Cheryl and Bill Jamison’s path-breaking Smoke and Spice was the first, and remains by far the best-selling, book on real barbecue—slow-cooking over smoke—for home cooks. This new and expanded edition appears on the twentieth anniversary of the classic book’s first edition. It has two key features. First, there are 50 new recipes, including meat dishes, such as Molasses-Brined Pork Butt, Lemon-Coriander Chicken, and Brisket Frito Pie, as well as sauces, sides, and desserts, like Peppery Sweet Onion Sauce, Cornbread Fritters, and Chipotle Cherry Cobbler. Second, it now contains cover- to-cover color photography and page design. The photographs show details of backyard-smoking techniques, delectable views of finished foods from the smoker, and atmospheric shots of barbecue joints and of the legendary pitmasters who cook in them. With 450 recipes from each of the U.S.’s best barbecue regions, each recipe expertly perfected and fine-tuned by the Jamisons, amusing anecdotes and tall tales from the colorful world of ’Q, and take-it-to-the-bank advice on how to use any kind of smoker (as well as how to smoke-cook on a conventional grill), this expanded and richly photographed new edition is certain to usher in a new generation of backyard cooks devoted to real barbecue.
If you want to learn how to smoke bbq, this book will disappoint. The authors pay lip service to using a grill to bbq, and instead write about how to buy various kinds of pit bbqs. Come on, really?
On the otherhand, the recipes look interesting...but the entire book lacks coherent explanations. Oh well.
We have a wood-pellet smoker/grill, and this is hands down the best cookbook for our smoker. Every recipe we've tried has been a roaring success. My husband keeps a container of Mr. Brown's rub on hand all the time now.
Let us be clear: this book is not about BBQ as those of us from the south or southern plains understand it. Rather, this wonderful book is filled with creative recipes to be enjoyed using a grill, pit or smoker.

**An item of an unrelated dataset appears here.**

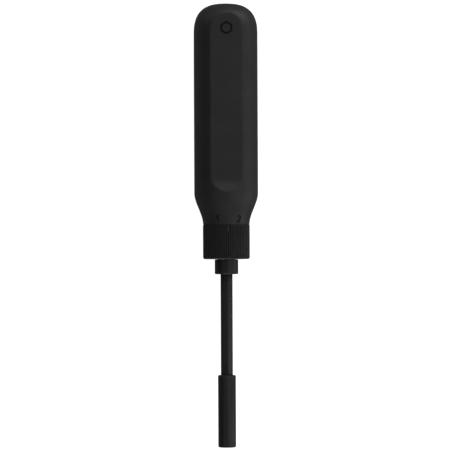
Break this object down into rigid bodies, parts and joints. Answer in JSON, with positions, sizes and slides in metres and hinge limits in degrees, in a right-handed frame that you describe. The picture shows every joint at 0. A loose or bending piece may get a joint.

It is instructive about indirect heat methods and using wood/coals for cooking meat products; however, if all you want to do it make ribs, then a different book will serve you better (I recommend BBQ Crossroads and Legends of Texas BBQ). This book has more in common with Raichlen's The Barbecue Bible than traditional Barbecue.
Smoke & Spice includes Turkey, Salmon, Trout, Pie, Pizza, Nachos, Cabrito... I'm sorry... I have to stop because I am drooling. This is one of those books that you check out from the library, and buy once you realize how incredible it is.... and I was just looking for a book to help me make better ribs. I love having my world expanded!
Our Thanksgiving turkey (p. 190 Worth-the-Wait Turkey) was a success. It did require starting the smoker at 11 PM (a couple hours past my normal bedtime), putting the turkey in the smoker at midnight, a few checks to make sure that the temperature stayed "set," removing the cheesecloth at 6 AM, and on until ~ 3 PM.
As good as our Thanksgiving turkey turned out, I will use less cayenne pepper next time and certainly add something (anything) green (rosemary, oregano, etc.) next time.
That I guess is my primary disappointment with this cookbook. We have had a number of real successes. There just does not seem to be as much green stuff as there should be. Perhaps that is not the job of this cookbook?
The ninety-second book I have finished (Yeah! I have read it.) this year.
This is one great book about barbeque (the real way of BBQ, using hardwood smoke to cook, indirectly, your food). The beginning of the book is a plethora of general information about smoking, covering such ground as types of equipment to use and types of wood and where they are found and what they are best used for. The book also contains plenty of recipes, from the rubs, mops and sauces that make up the components of most barbecue, to specific recipes for specific dishes (ribs, brisket and so on). Smoke and Spice is also sprinkled throughout with references to great pitmasters and BBQ joints, as well as web sites and books for further investigation. A great resource.
Great recipes for smokers. It has rubs, washes, sauces for all kinds of meats and vegtables. Can also give basic concepts for you to build on. Nothing better than smoking food, drinking beer and watching college football.
The basis of BBQ is cooking for long times at very low temperatures. The message is simple, but hard for newcomers to follow. Few BBQ books emphasize this point as well as Smoke and Spice. Buy it only for the first two chapters, read them religiously.
A lot of smokers claim this is the bible for real BBQ. It has some great recipes and a guide for using the right woods for the right meat. I would like to have had more instruction on smoking techniques and modifications.
Sure this cookbook contains lots of smoked food recipes, but it also contains the recipe for what I feel is the world's best Macaroni and Cheese casserole in the world.
I liked this, but it was somewhat out of date. I believe a newer version is available. But the basics are still basics...and very interesting to review.